The first thing that came to my mind was The Da Vinci Code. Chapters and chapters of Sophie Neveu remembering this horrible-terrible-traumatic event that happened in her childhood but never actually describing it until one of the last chapters (at which point I had completely lost interest in the entire sub-plot).
I have to say Dan Brown's entire style seems to be built around having the characters refuse to give the readers enough information to know what's going on. It can be very frustrating to read. Then again, he's an established writer so I suppose there's an audience for that. I hate it when I feel like I'm being force-fed a hook simply because the story is too weak to stand on it's own legs.
Hiding information from the reader is a very dangerous undertaking; it could reduce a very good story down to soap-opera-style-drama "You see constable, I knew what was happening the whole time because the murderer is actually my twin brother!".
The Watson suggestion is a very good one. Because Watson is not hiding anything from the reader, he simply does not know.
quote:
I have to say Dan Brown's entire style seems to be built around having the characters refuse to give the readers enough information to know what's going on. It can be very frustrating to read.
If Item (b) doesn't apply, or if signing-character is signing to a third character, not POV, then you could get away with it. It would be unfair to the reader to have somebody spill their guts on camera and not share that. (Oh, yeah, it's been done---some of the Ellery Queen mystery novels come to my mind---but it's still unfair.)
If the information your characters share were known to the reader, would it make the next (whatever interval of book-time) more meaningful? Meaningless? I suggest you really think about that before withholding. I keep coming across this in mid-grade (things written for grades 4-8) and it strikes me that the authors must either think the kids aren't very smart, or do it as an artificial way to build tension. There are so many ways to build tension (internal conflict, external conflict, subplots, romantic subplots, zombie subplots, zombie romantic subplots, etc.) I just don't understand why it's done.

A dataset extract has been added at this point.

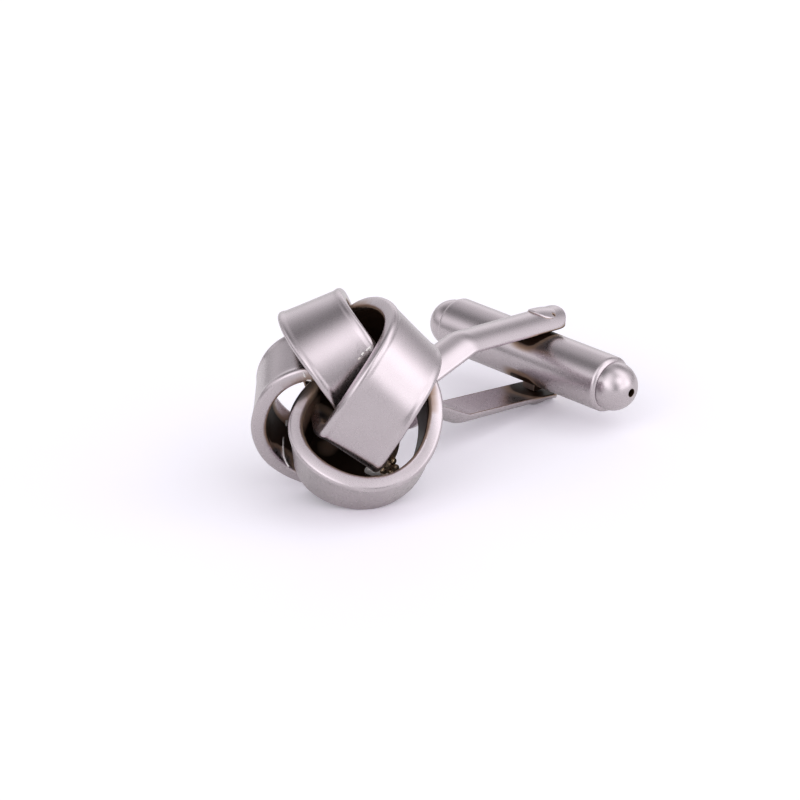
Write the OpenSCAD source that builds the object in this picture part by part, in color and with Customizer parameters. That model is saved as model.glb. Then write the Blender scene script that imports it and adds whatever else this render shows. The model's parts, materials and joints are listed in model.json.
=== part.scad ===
// Knot cufflink with a swivel toggle back, lying on a table.
// Four like ribbon bands are interlinked and soldered into a knot, the face of the cufflink.
// A bent strip on the knot's back forms two arms, and a toggle turns on a rivet between them.
// Each piece is built in the cufflink's own directions and is then laid down as it rests:
// X runs along the toggle, Y from the knot to the toggle, and Z along the rivet.

/* [Toggle] */
// Length of the toggle over both caps
toggle_length = 19.5; // [18:0.1:21]
// Outer diameter of the barrel
barrel_d = 4.16; // [3.8:0.02:4.2]
// Length of the barrel
barrel_length = 15.7; // [14.5:0.1:15.9]
// Thickness of the barrel's wall
barrel_wall = 0.6; // [0.4:0.05:0.9]
// Rounding of the barrel's rims
barrel_edge = 0.4; // [0.1:0.05:0.45]
// Diameter of the round caps
cap_d = 3.6; // [3.2:0.05:3.9]
// Diameter of the vent hole in the tip of a cap
vent_d = 0.6; // [0.4:0.05:0.9]
// Distance from the rivet to the middle of the toggle
toggle_offset = 0.5; // [0:0.05:0.6]

/* [Rivet and swivel block] */
// Side of the square swivel block
block_side = 1.2; // [1.1:0.05:1.6]
// Diameter of the rivet's pin
pin_d = 0.7; // [0.6:0.02:0.74]
// Diameter of the rivet's heads
head_d = 2.1; // [1.6:0.05:2.4]
// Height of the rivet's heads
head_h = 0.3; // [0.2:0.05:0.4]
// Depth of the flat spots that the heads sit in
spot_depth = 0.18; // [0.1:0.02:0.25]

/* [Bracket] */
// Width of the bent strip
strip_w = 3.15; // [2.8:0.05:3.3]
// Thickness of the strip at its long edges
strip_edge_t = 0.38; // [0.25:0.01:0.45]
// How far the strip's outer face bulges between its long edges
strip_crown = 0.5; // [0.3:0.05:0.6]
// How far beyond the rivet the centre of an arm's round end lies
arm_reach = 0.2; // [0:0.05:0.4]
// Free height between the arms at the rivet
gap_at_rivet = 5.02; // [4.8:0.01:5.2]
// Free height between the arms at their bends
gap_at_bend = 4.5; // [4.45:0.05:4.6]
// How far the middle between the arms lies below the toggle's axis
arms_drop = 0.05; // [0:0.01:0.1]
// Distance from the rivet to the bends
bend_distance = 8.5; // [8.5:0.05:8.8]
// Angle of each leg, from its bend to the foot
leg_angle = 21.8; // [21:0.1:23]
// Diameter of the foot on the knot's back
foot_d = 5.6; // [5:0.1:6]

/* [Ribbon bands] */
// Radius of a band's loop, to the middle of its outer face
band_radius = 5.05; // [4.9:0.01:5.2]
// Width of the ribbon
band_w = 4.9; // [4.6:0.05:5.1]
// Thickness of the ribbon
band_t = 1.1; // [0.9:0.05:1.2]
// Rounding of the ribbon's edges
band_edge = 0.36; // [0.2:0.02:0.44]
// Angle between a band's axis and the direction that the knot faces
band_tilt = 42.9; // [40:0.1:45]
// Direction of that tilt, counted from the band's outward side
band_lean = 104; // [100:0.5:108]
// Distance of a band's centre from the middle of the knot
band_spread = 2.58; // [2.4:0.01:2.8]
// Turn of the whole ring of bands about the direction that the knot faces
ring_turn = 40.1; // [35:0.1:45]

/* [Knot's seat] */
// Distance from the rivet to the middle of the knot
knot_distance = 19.5; // [19.3:0.05:20]
// Sideways place of the knot's middle
knot_side = 0.2; // [0:0.05:1]
// Upright place of the knot's middle
knot_rise = 0.45; // [0:0.05:1]
// Sideways turn of the knot's face
face_turn = 1.2; // [0:0.1:4]
// Upward turn of the knot's face
face_lift = 4.6; // [0:0.1:6]

/* [How it lies] */
// Upward turn about the toggle's direction, which sets the toggle lower than the knot
lie_pitch = -8.74; // [-14:0.01:-6]
// Turn about the direction from the knot to the toggle
lie_roll = 3.36; // [0:0.01:6]

/* [Hidden] */

// Gap between pieces that are fixed to each other
seat_gap = 0.02;
// Gap round the rivet's pin in the swivel block, and between the block and the arms
running_gap = 0.04;
block_end_gap = 0.06;
// Sideways and upward shifts that put the origin under the middle of the lying cufflink
lie_shift = [0.5, 11.43, 3.723];
// Height of the knot's back surface along the post, where the foot is soldered on
foot_back = -14.66;
foot_t = 0.5;

// Bends and swellings of a band's loop: mm of radius, mm of height and degrees of twist,
// for waves that go round the loop once, twice and three times
oval = [-0.24, -0.13];
trefoil = [0.16, 0.04];
saddle = [-0.24, -0.35];
twist_even = -6.9;
twist_once = [0.8, -10.8];
twist_double = [-2.5, -2];

// Small hand fitting of each band, upper left, right, lower and left:
// shift along X, Y and Z in mm, and turn about X, Y and Z in degrees
BAND_SEATS = [
    [[0.14, 0.14, -0.03], [0.9, 1.4, -3.4]],
    [[-0.12, -0.06, 0.02], [0.7, 0.6, 2.8]],
    [[0.14, 0.03, -0.06], [-0.4, -1, -0.4]],
    [[-0.12, -0.09, 0.09], [-1, -1.4, 1]],
];
band_count = len(BAND_SEATS);
band_sections = 60;
edge_steps = 2;

function unit(v) = v / norm(v);

// The vector v, turned about the axis and by the angle that the turn vector holds
function turned(v, turn) =
    let (angle = norm(turn), axis = unit(turn))
    v * cos(angle) + cross(axis, v) * sin(angle) + axis * (axis * v) * (1 - cos(angle));

// A wave that goes round the loop n times: w holds its cosine and sine parts
function wave(w, n, at) = w[0] * cos(n * at) + w[1] * sin(n * at);

// Directions of the knot: where it faces, its own up and its own right
face_dir = unit([tan(face_turn), -1, tan(face_lift)]);
face_up = unit([0, 0, 1] - face_dir[2] * face_dir);
face_right = cross(face_up, face_dir);
knot_middle = [knot_side, -knot_distance, knot_rise];

// Direction from the middle of the knot to the centre of band k, and the band's own directions
function band_out(k) =
    let (a = ring_turn - 360 / band_count * k)
    cos(a) * face_up - sin(a) * face_right;
function band_axis(k) =
    let (out = band_out(k))
    cos(band_tilt) * face_dir
    + sin(band_tilt) * (cos(band_lean) * out + sin(band_lean) * cross(face_dir, out));
function band_start(k) =
    let (out = band_out(k), axis = band_axis(k))
    unit(out - (out * axis) * axis);

// Middle of the ribbon's outer face, seen from the loop's centre, at an angle round the loop
function loop_point(k, at) =
    let (axis = band_axis(k), start = band_start(k), radius = band_radius + wave(oval, 2, at) + wave(trefoil, 3, at))
    radius * (cos(at) * start + sin(at) * cross(axis, start)) + wave(saddle, 2, at) * axis;

// The ribbon's section, a rectangle with rounded corners: [outward, across], outer face at 0
SECTION = [
    for (corner = [0:3])
        let (
            out = (corner == 0 || corner == 3) ? -band_edge : band_edge - band_t,
            across = (corner < 2 ? 1 : -1) * (band_w / 2 - band_edge)
        )
        for (step = [0:edge_steps])
            let (a = 90 * corner + 90 * step / edge_steps)
            [out + band_edge * cos(a), across + band_edge * sin(a)]
];

// The section of band k at an angle round its loop, as points in space
function band_section(k, at) =
    let (
        axis = band_axis(k),
        along = unit(loop_point(k, at + 1) - loop_point(k, at - 1)),
        flat = unit(axis - (along * axis) * along),
        outward = cross(along, flat),
        twist = twist_even + wave(twist_once, 1, at) + wave(twist_double, 2, at),
        n = cos(twist) * outward + sin(twist) * flat,
        b = cos(twist) * flat - sin(twist) * outward,
        seat = BAND_SEATS[k],
        centre = knot_middle + band_spread * band_out(k) + seat[0]
    )
    [for (p = SECTION) centre + turned(loop_point(k, at) + p[0] * n + p[1] * b, seat[1])];

// One ribbon band: a closed loop of sections, two triangles to each patch
module band(k) {
    count = len(SECTION);
    points = [
        for (i = [0:band_sections - 1])
            each band_section(k, 360 * i / band_sections)
    ];
    faces = [
        for (i = [0:band_sections - 1], j = [0:count - 1])
            let (
                here = i * count,
                next = (i + 1) % band_sections * count,
                j2 = (j + 1) % count
            )
            each [[here + j, next + j2, next + j], [here + j, here + j2, next + j2]]
    ];
    polyhedron(points, faces);
}

// Lays what is built in the cufflink's own directions down on the table
module lying() {
    translate(lie_shift) rotate([lie_pitch, lie_roll, 0]) children();
}

module knot() {
    color("#a39a92") lying() union() {
        for (k = [0:band_count - 1]) band(k);
    }
}

// Places what is built about the middle between the arms, on the rivet's axis
module between_arms() {
    lying() translate([0, 0, -arms_drop]) children();
}

// Half of the free height between the arms, at a distance along Y from the rivet
arm_slope = (gap_at_rivet - gap_at_bend) / 2 / bend_distance;
arm_angle = atan(arm_slope);
function half_gap(y) = gap_at_rivet / 2 + arm_slope * y;

// Section of the strip, [outward, across]: flat inside, curved outside
strip_t = strip_edge_t + strip_crown;
crown_radius = (strip_crown + strip_w * strip_w / 4 / strip_crown) / 2;
module strip_section() {
    intersection() {
        translate([strip_t - crown_radius, 0]) circle(r = crown_radius, $fn = 128);
        translate([0, -strip_w / 2]) square([strip_t, strip_w]);
    }
}

// The bend of the upper arm, on the strip's inside, as [0, along Y, along Z]
bend_corner = [0, -bend_distance, half_gap(-bend_distance)];
// How far each stretch runs past the corner, so that the two close the bend's outside
bend_overlap = 0.2;

// A straight stretch of strip that rises by an angle, between two distances from the bend's corner
module stretch(angle, from, to) {
    translate(bend_corner) rotate([angle, 0, 0]) translate([0, from, 0])
        rotate([0, -90, -90]) linear_extrude(to - from) strip_section();
}

foot_top = foot_back + foot_t / 2;

module upper_arm() {
    intersection() {
        union() {
            stretch(arm_angle, -bend_overlap, bend_distance + strip_w);
            stretch(leg_angle, foot_back, bend_overlap);
        }
        union() {
            translate([0, arm_reach, 0]) cylinder(d = strip_w, h = 2 * gap_at_rivet, $fn = 96);
            translate([-strip_w / 2, foot_top, -gap_at_rivet])
                cube([strip_w, arm_reach - foot_top, 3 * gap_at_rivet]);
        }
    }
}

// Height of the flat spot under a rivet head
head_seat = half_gap(0) + strip_t - spot_depth;

module bracket() {
    color("#a8a099") between_arms() difference() {
        union() {
            upper_arm();
            mirror([0, 0, 1]) upper_arm();
            translate([0, foot_back, 0]) rotate([-90, 0, 0])
                cylinder(d = foot_d, h = foot_t, $fn = 64);
        }
        cylinder(d = pin_d + 2 * seat_gap, h = 3 * gap_at_rivet, center = true, $fn = 32);
        for (s = [1, -1])
            translate([0, 0, s * (head_seat + strip_t)])
                cylinder(d = head_d + 4 * seat_gap, h = 2 * strip_t, center = true, $fn = 64);
    }
}

module rivet() {
    color("#8f8780") between_arms() union() {
        cylinder(d = pin_d, h = 2 * (head_seat + seat_gap) + head_h, center = true, $fn = 32);
        for (s = [1, -1])
            translate([0, 0, s * (head_seat + seat_gap + head_h / 2)])
                cylinder(d = head_d, h = head_h, center = true, $fn = 64);
    }
}

module on_toggle() {
    lying() translate([-toggle_offset, 0, 0]) rotate([0, 90, 0]) children();
}

barrel_bore_d = barrel_d - 2 * barrel_wall;
block_h = 2 * (half_gap(-block_side / 2) - block_end_gap);

// Half of the barrel's section as if it were solid: a rectangle with round outer corners
module barrel_half_section() {
    translate([0, -barrel_length / 2]) square([barrel_d / 2 - barrel_edge, barrel_length]);
    translate([0, barrel_edge - barrel_length / 2])
        square([barrel_d / 2, barrel_length - 2 * barrel_edge]);
    for (s = [1, -1])
        translate([barrel_d / 2 - barrel_edge, s * (barrel_length / 2 - barrel_edge)])
            circle(r = barrel_edge, $fn = 24);
}

module barrel() {
    color("#a8a099") difference() {
        on_toggle() rotate_extrude($fn = 96) intersection() {
            translate([barrel_bore_d / 2, -barrel_length / 2]) square([barrel_wall, barrel_length]);
            barrel_half_section();
        }
        lying() cube([1, 1, 2] * (block_side + 2 * seat_gap) + [0, 0, barrel_d], center = true);
    }
}

// A cap: a ball with a spigot in the barrel, drilled through for the vent
module cap(side) {
    cap_middle = toggle_length / 2 - cap_d / 2;
    color("#b0a8a0") on_toggle() difference() {
        union() {
            intersection() {
                translate([0, 0, side * cap_middle]) sphere(d = cap_d, $fn = 64);
                translate([0, 0, side * (barrel_length / 2 + seat_gap + cap_d / 2)])
                    cube(cap_d, center = true);
            }
            translate([0, 0, side * (barrel_length / 2 - 0.5)])
                cylinder(d = barrel_bore_d - 2 * seat_gap, h = 1 + 4 * seat_gap, center = true, $fn = 64);
        }
        translate([0, 0, side * barrel_length / 2])
            cylinder(d = vent_d, h = 2 * cap_d, center = true, $fn = 24);
    }
}

module left_cap() {
    cap(-1);
}

module right_cap() {
    cap(1);
}

module swivel_block() {
    color("#8f8780") between_arms() difference() {
        cube([block_side, block_side, block_h], center = true);
        cylinder(d = pin_d + 2 * running_gap, h = 2 * block_h, center = true, $fn = 32);
    }
}

knot();
bracket();
rivet();
barrel();
left_cap();
right_cap();
swivel_block();
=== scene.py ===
"""A satin metal knot cufflink with a swivel toggle back, lying on a pale table."""

import json
import math

import bmesh
import bpy
from mathutils import Matrix, Vector, noise
from mathutils.bvhtree import BVHTree
from mathutils.geometry import delaunay_2d_cdt


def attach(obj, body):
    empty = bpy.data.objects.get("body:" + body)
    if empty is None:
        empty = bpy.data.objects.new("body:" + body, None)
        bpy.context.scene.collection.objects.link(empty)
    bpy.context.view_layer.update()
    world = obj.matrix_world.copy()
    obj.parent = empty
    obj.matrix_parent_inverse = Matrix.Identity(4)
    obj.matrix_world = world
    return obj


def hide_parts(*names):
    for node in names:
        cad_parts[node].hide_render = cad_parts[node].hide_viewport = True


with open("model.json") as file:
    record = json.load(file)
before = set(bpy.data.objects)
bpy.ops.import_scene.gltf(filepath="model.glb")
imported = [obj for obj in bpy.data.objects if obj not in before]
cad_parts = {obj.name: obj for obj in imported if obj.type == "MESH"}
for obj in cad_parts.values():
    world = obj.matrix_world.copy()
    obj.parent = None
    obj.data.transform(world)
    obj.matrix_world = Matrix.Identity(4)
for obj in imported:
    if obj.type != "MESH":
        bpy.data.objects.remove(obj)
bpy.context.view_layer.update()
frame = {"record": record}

bl_info = {
    "name": "Knot cufflink",
    "version": (1, 0, 0),
    "blender": (4, 5, 0),
    "location": "3D View > Sidebar > Cufflink",
    "description": "Builds a knot cufflink with a swivel toggle and its studio",
    "category": "Object",
}

MM = 0.001


# The cufflink's own directions

def laid_down():
    """Places the cufflink's own directions (X along the toggle, Z along the rivet) on the table."""
    swivel = frame["record"]["behaviour"]["joints"][0]
    up = Vector(swivel["axis"]).normalized()
    along = Vector((up.z, 0, -up.x)).normalized()
    back = up.cross(along)
    turn = Matrix((along, back, up)).transposed().to_4x4()
    return Matrix.Translation(swivel["pos_m"]) @ turn


LAY = laid_down()


# Sizes and colours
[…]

So, my suggestion is to avoid it. However, I don't see a problem with NOT literally translating things when one of the characters signs. However, it should be somewhat apparent via the other characters' behaviors and responses what the signing contained.
I think it's an interesting thing, though...a deaf/non-speaking character. Had never thought of including one, but now I'm intrigued about the idea (and have a friend who teaches in a school for the deaf so I have my expert reviewer already in hand!)
Good luck!
In the longer work, I've been using the mute character exactly like Chewy. He signs, people who can read it react, but I don't say exactly what the mute character is signing.
And the section of the story I'm working with, the interval of time between the signing and the reveal is short. I have a mixed company with 3 characters who know each other well and an interloper. THe mute character signs to the POV in order to keep something private from the interloper who is led away by another character so the POV and the mute character can "speak." I'm talking one to two paragraphs. I've just been trying to decide if such a small delay is worth it.
quote:
In the longer work, I've been using the mute character exactly like Chewy. He signs, people who can read it react, but I don't say exactly what the mute character is signing.
Ah, but in Star Wars Han Solo responded most of the time in a way that told us exactly what Chewy was communicating. And he had to do it that way as a substitute for pov because movies don't do pov well. They also used tone and head movements to communicate Chewy's meaning.
You're talking about not translating anything. Very different.
And that works if the pov character doesn't know sign. Then you can have, what did he say and people laugh and we feel uncomfortable for the character. Or he reads some of the sign and says, he was asking for a drink or pill, I couldn't tell which.
But if the pov character understands it and you show it, actually spend time on it, then you're signaling to the reader that it's important. Now if you were to do this once in a whole novel, no biggie. But if this guy is with the pov character the whole time and you keep having them converse and hiding it then you're going to build a disconnect with many readers because the stage time says "important" but your treating it as if it's unimportant.
Just because he or she signs doesn't change the character dynamic. Let me ask you this. Let's say I had a buddy cop story with Bill and John. We're in Bill's pov the whole time. And throughout the WHOLE story I did this.
John said something.
Bill nodded.
John said something else.
Bill said something.
Wouldn't that get annoying? There's no story. Okay, let's just have one person do it. Then you get this.
John said something.
"No," Bill said.
John replied.
"Only on Tuesdays," said Bill.
John replied.
"I guess," John said.
Not much different. This is what you're doing. Is that the effect you're really going for? Signing, singing, morse code--it doesn't matter. It's a character interaction and communication.
Have you ever read a book where one of the characters speaks in a foreign language and the author NEVER translates?
All it does is turn that part of the story opaque. It fails to communicate anything a reader can react to.
You're wanting to do the same thing. Why?
If you do it over and over and over again all you will do is draw attention to the lack of reader clarity. Some readers will praise you for this avant garde puzzle. But most will just get bored or annoyed and wonder why in the freaking heck the author doesn't just let the man speak!
If you're unwilling to let your signer speak, then it says to me either he has nothing to say that's of any importance and the whole thing should be dropped or you're trying to build curiosity as has been mentioned above. But I think any curiosity you may build will soon be swamped by the negative effects.
[This message has been edited by johnbrown (edited March 10, 2010).]